Abstract

Rainfall extremes over South Australia are connected with broad-scale atmospheric rearrangements associated with strong meridional sea surface temperature (SST) gradients in the eastern Indian Ocean. Thirty-seven years of winter radiosonde data is used to calculate a time series of precipitable water (PW) and convective available potential energy (CAPE) in the atmosphere. Principle component analysis on the parameters of CAPE and PW identify key modes of variability that are spatially and seasonally consistent with tropospheric processes over Australia. The correlation of the leading principle component of winter PW to winter rainfall anomalies reveal the spatial structure of the northwest cloudband and fronts that cross the southern half of the continent during winter.
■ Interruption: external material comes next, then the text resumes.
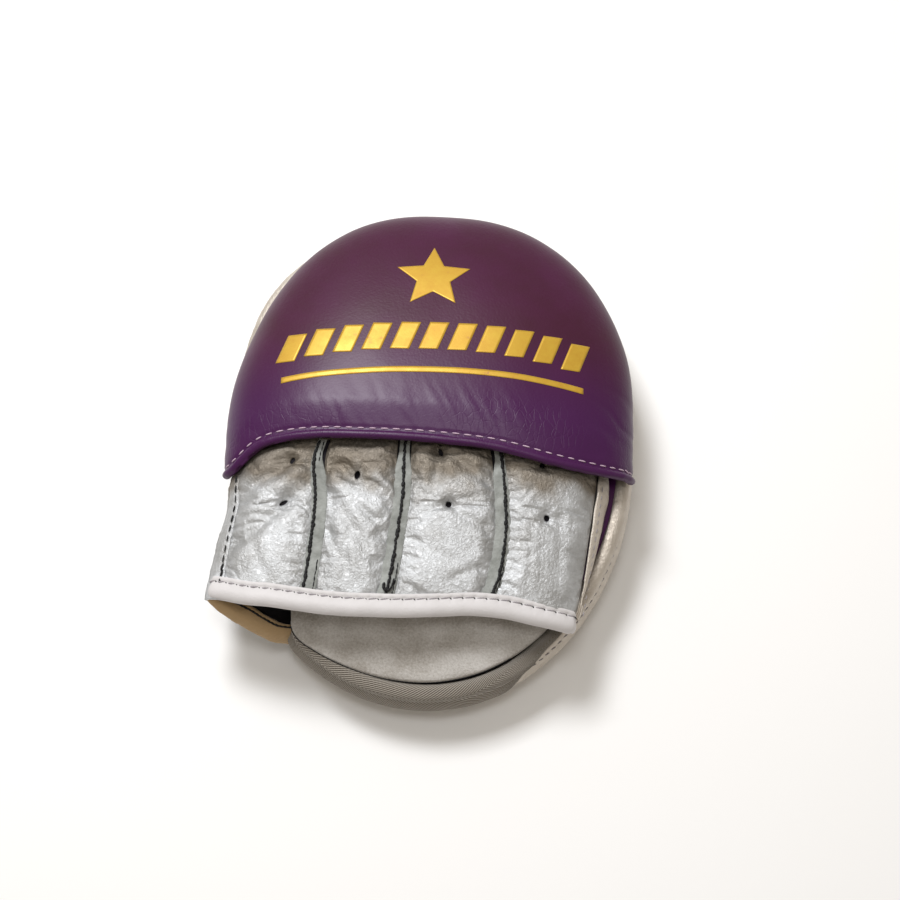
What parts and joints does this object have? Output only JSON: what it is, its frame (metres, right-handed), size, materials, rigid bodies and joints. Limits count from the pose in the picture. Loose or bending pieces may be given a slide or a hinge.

Similarly the second and third principle components, respectively, reveal the structures of the less frequent northern and continental cloudbands with remarkable consistency. 850 hPa-level wind analysis shows that during dry seasons, anomalous offshore flow over the northwest of Australia inhibits advection of moisture into the northwest, while enhanced subsidence from stronger anticyclonic circulation over the southern half of the continent reduces CAPE. This coincides with a southward shift of the subtropical ridge resulting in frontal systems passing well to the south of the continent, thus producing less frequent interaction with moist air advected from the tropics. Wet winters are the reverse, where a weaker meridional pressure gradient to the south of the continent allows rain-bearing fronts to reach lower latitudes. The analysis of SSTs in the Indian Ocean indicate that anomalous warm (cool) waters in the southeast Indian Ocean coincide with a southward (northward) shift in the subtropical ridge during dry (wet) seasons.